■ Directions for this task:
Up to and including the line with "the XZ plane.", reproduce the listing below exactly, beginning at its first line.

********************

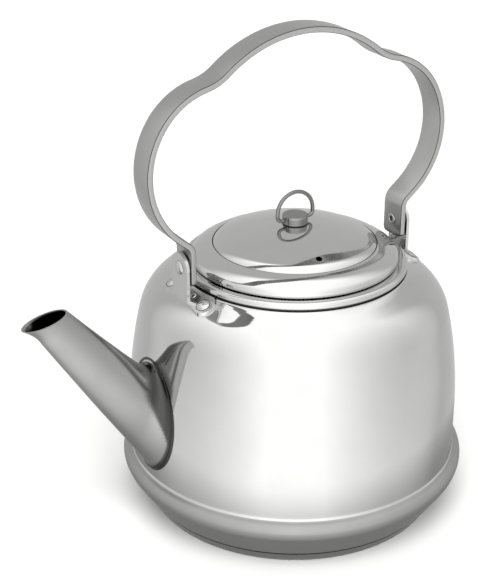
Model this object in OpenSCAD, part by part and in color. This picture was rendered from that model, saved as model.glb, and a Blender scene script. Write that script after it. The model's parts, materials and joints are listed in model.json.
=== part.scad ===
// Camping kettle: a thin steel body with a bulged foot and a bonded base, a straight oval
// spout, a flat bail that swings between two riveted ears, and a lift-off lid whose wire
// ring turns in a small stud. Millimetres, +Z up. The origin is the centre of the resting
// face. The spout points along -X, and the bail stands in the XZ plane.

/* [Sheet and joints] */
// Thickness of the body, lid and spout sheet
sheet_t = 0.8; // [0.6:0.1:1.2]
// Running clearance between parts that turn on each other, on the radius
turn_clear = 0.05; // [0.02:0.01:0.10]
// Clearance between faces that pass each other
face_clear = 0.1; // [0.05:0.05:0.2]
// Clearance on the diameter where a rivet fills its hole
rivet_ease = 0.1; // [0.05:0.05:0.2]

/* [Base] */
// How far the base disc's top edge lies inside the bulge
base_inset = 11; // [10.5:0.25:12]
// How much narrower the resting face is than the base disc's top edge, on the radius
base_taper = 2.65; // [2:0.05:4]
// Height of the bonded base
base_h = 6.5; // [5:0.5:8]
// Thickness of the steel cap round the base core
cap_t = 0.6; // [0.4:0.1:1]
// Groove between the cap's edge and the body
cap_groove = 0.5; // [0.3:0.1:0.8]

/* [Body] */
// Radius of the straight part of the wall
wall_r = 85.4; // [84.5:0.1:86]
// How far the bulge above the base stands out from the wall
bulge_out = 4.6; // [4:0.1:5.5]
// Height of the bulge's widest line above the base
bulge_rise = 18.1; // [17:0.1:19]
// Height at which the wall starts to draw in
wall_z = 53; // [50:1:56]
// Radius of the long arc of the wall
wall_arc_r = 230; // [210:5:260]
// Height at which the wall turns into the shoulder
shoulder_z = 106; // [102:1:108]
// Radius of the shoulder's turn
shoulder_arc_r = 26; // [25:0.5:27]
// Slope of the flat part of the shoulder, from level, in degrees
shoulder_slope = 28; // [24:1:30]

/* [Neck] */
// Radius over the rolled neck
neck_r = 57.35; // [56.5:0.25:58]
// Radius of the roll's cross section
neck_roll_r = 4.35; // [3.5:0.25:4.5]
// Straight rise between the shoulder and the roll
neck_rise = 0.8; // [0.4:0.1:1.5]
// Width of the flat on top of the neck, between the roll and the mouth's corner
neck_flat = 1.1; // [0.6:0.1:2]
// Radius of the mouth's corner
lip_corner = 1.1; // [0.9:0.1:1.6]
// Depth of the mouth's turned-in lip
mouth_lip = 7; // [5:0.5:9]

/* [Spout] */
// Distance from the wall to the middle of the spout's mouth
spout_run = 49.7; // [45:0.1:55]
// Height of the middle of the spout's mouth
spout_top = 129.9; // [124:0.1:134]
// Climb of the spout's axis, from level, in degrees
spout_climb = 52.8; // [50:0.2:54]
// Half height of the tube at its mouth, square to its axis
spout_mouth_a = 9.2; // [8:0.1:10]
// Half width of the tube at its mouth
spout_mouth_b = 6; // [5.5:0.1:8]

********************

■ Exercise output:
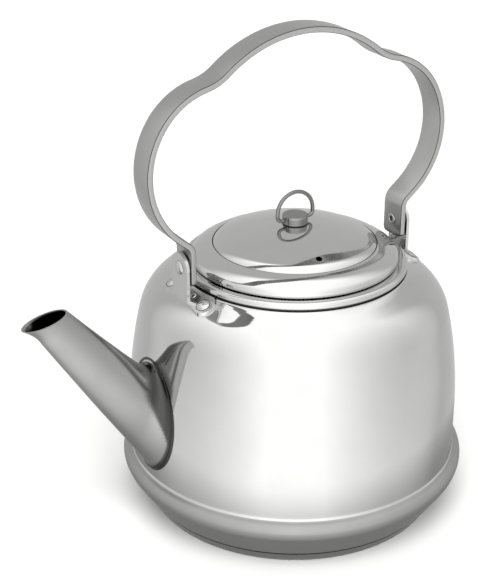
Model this object in OpenSCAD, part by part and in color. This picture was rendered from that model, saved as model.glb, and a Blender scene script. Write that script after it. The model's parts, materials and joints are listed in model.json.
=== part.scad ===
// Camping kettle: a thin steel body with a bulged foot and a bonded base, a straight oval
// spout, a flat bail that swings between two riveted ears, and a lift-off lid whose wire
// ring turns in a small stud. Millimetres, +Z up. The origin is the centre of the resting
// face. The spout points along -X, and the bail stands in the XZ plane.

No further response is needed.